From Lab to Luminaire
The applications are vast. We have partnered with a lighting manufacturer to produce the first commercial fixtures incorporating PDA technology: an office panel light and a streetlamp. The office light significantly reduces eye strain and computer screen glare, while the streetlamp provides more uniform illumination on the ground with less upward light pollution, protecting the night sky. The PDA film is also incredibly durable, resistant to UV degradation and scratching, promising a longer lifespan for the luminaire. Furthermore, because the film is so thin and lightweight, it opens new design possibilities for flexible and curved lighting elements in automotive, aviation, and architectural applications. Our team is already working on a next-generation PDA that incorporates photochromic molecules, allowing the diffuser to subtly adjust its scattering properties based on ambient light levels, mimicking the pupil of an eye.

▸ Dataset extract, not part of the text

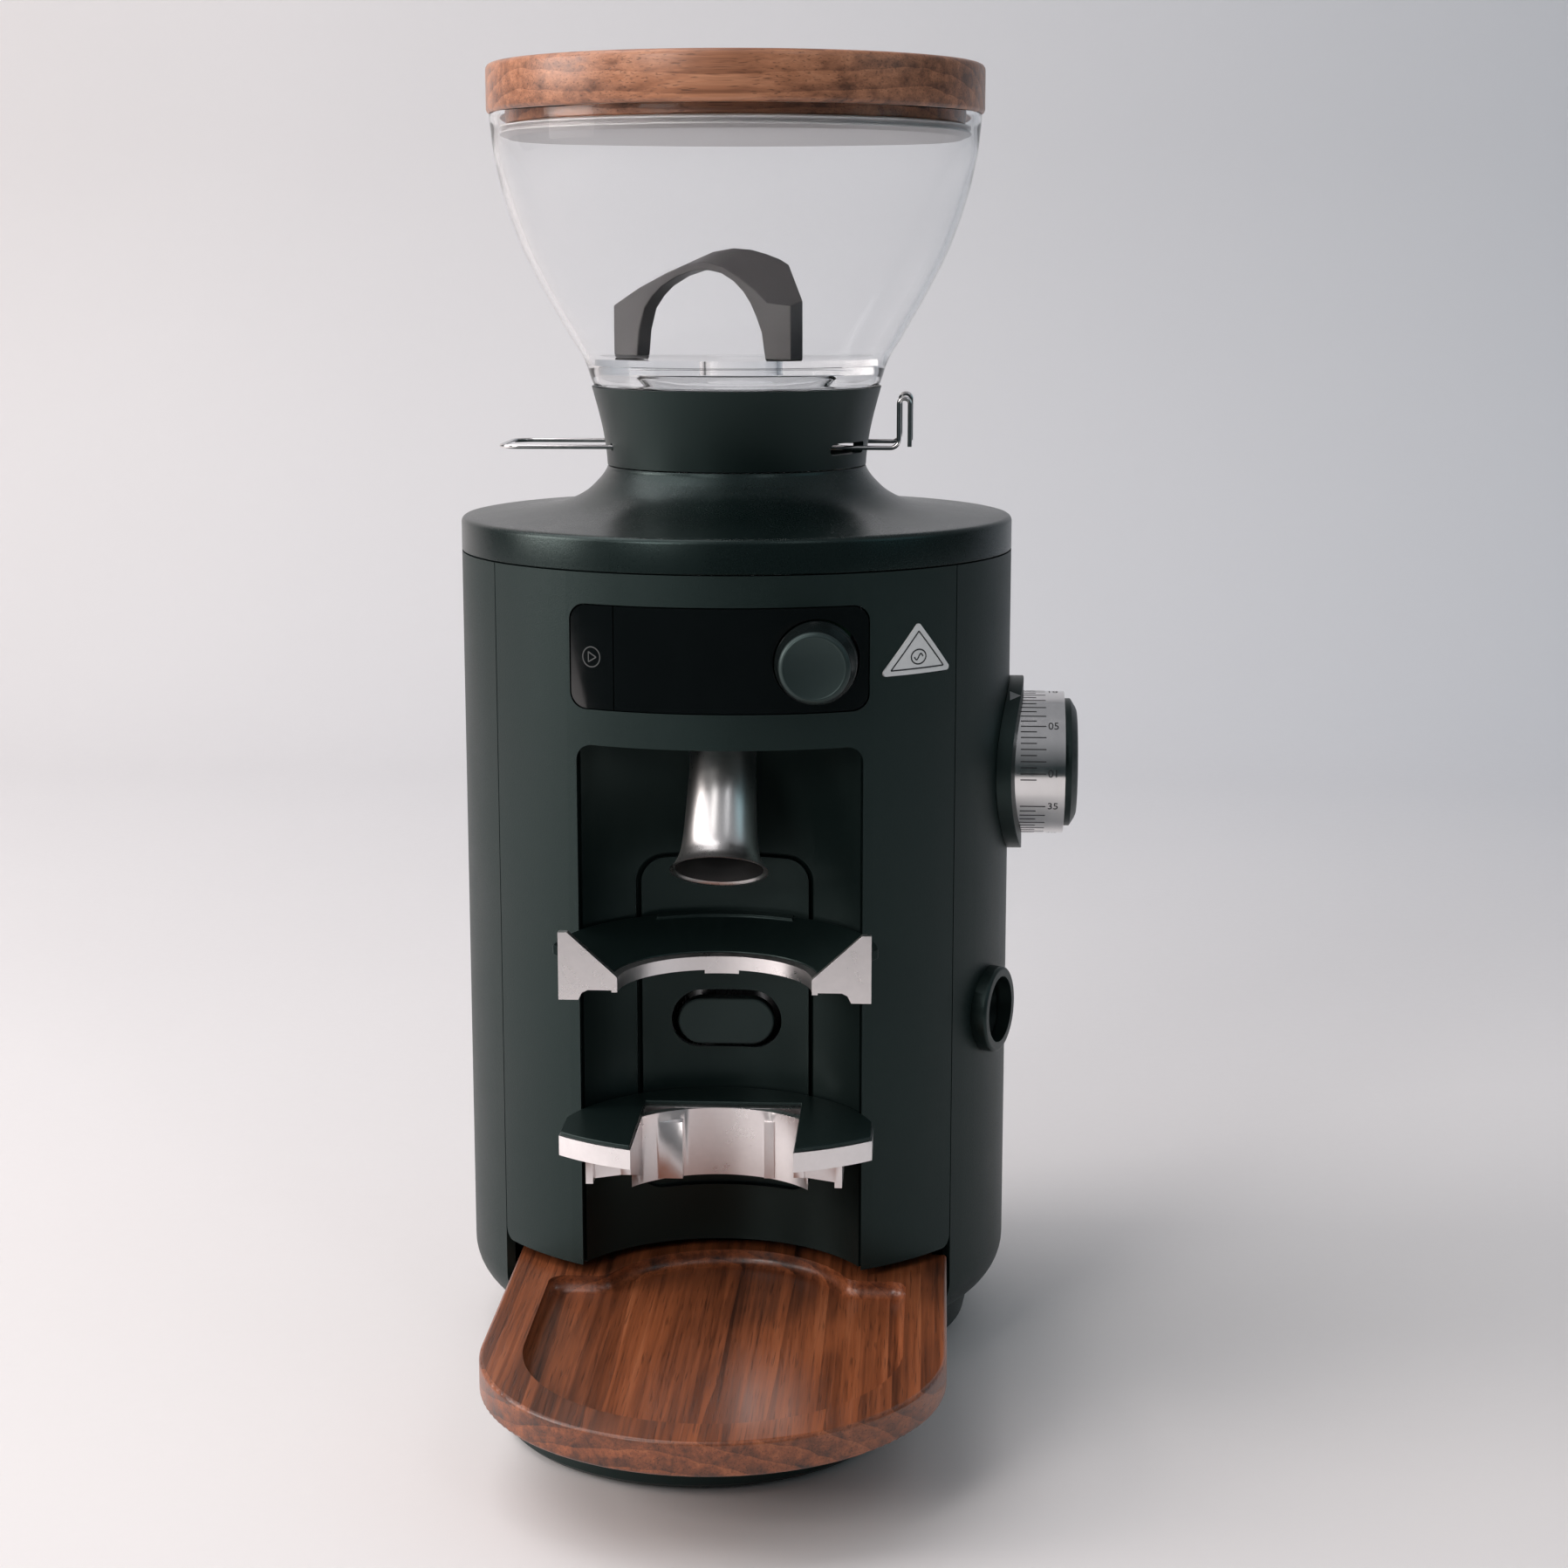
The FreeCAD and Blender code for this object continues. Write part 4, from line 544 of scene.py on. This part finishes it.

A Sustainable Light Paradigm
This project exemplifies the philosophy of biomimicry: solving human challenges by emulating nature's time-tested patterns and strategies. The scale worm evolved its nanostructures over millions of years to communicate and survive in the dark; we have borrowed that design to illuminate our world more wisely. By increasing efficiency, we reduce the energy demand for lighting, which accounts for a significant portion of global electricity use. By improving light quality, we enhance human well-being and productivity. This research bridges the deep ocean and the urban landscape, demonstrating that conservation of obscure species is not just an ethical imperative but a potential wellspring of innovation. The humble worm's glow has shown us a path to a brighter, more efficient, and more harmonious future for artificial light.